Terrorists have made the predictable and probably fatal error to target Iraqis after attacks on CPA forces demonstrated little effect on their determination to stay. Also, as more and more terrorists were caught or killed in attacks on American security forces, it forced the gangsters to look for easier targets, such as hotels, buses, and other civilian-dominated areas. Iraqis that cheered on attacks on "occupiers" suddenly found themselves not just to be collateral to those attacks but to be the main target -- and now even those who oppose occupation understand that the terrorists are a far worse threat to their safety and freedom.

Iraqi national pride, at this point, provides a helpful dynamic in setting the nation back on its own footing after decades of Ba'athist tyranny.
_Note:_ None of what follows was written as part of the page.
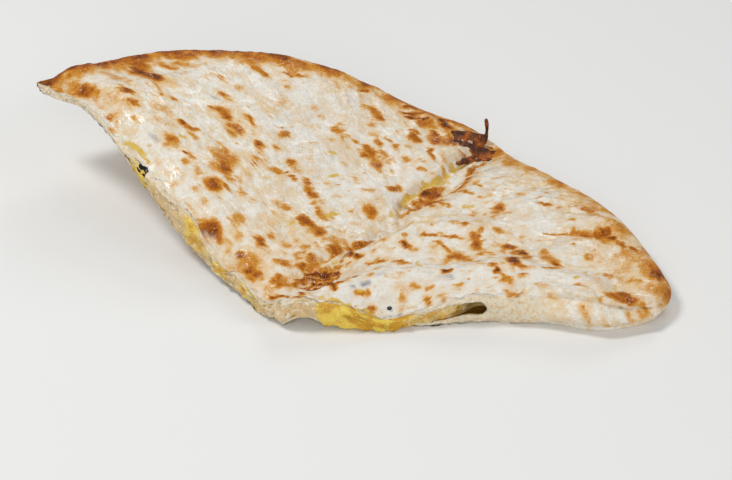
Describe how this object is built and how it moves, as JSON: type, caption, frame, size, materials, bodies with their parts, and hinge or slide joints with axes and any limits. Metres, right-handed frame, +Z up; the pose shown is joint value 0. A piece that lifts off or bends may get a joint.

Now that Zarqawi has demonstrated the al-Qaeda plan for Iraqis, and with the promise of full sovereignty looming, they have made the decision to get rid of those foreigners who murder Iraqis by the score before the foreigners who want to rebuild a free Iraqi republic.

UPDATE: Rocket Man notes this passage from the Washington Times' coverage and is less than impressed:

"What sort of religion condones the killing of a Muslim by another Muslim?" asked Sheik Abdul-Ghafour al-Samarai, a member of the influential Sunni group the Association of Muslim Scholars, during a sermon in Baghdad's Umm al-Qura mosque.

Sheik Ahmed Hassan al-Taha said at Baghdad's al-Azimiya mosque, Iraq's foremost Sunni place of worship, that "it makes me sad to see that all the victims yesterday were Iraqis."

Muslim "religious" leaders don't seem to care much when infidels get beheaded, but draw the line when fellow Muslims start getting killed. My sympathy for these guys is limited.

To me, this was more of a rhetorical mechanism for making the point that Zarqawi is no Muslim and no friend of Iraqis than a discounting of non-Iraqi lives, but I understand Rocket Man's disdain.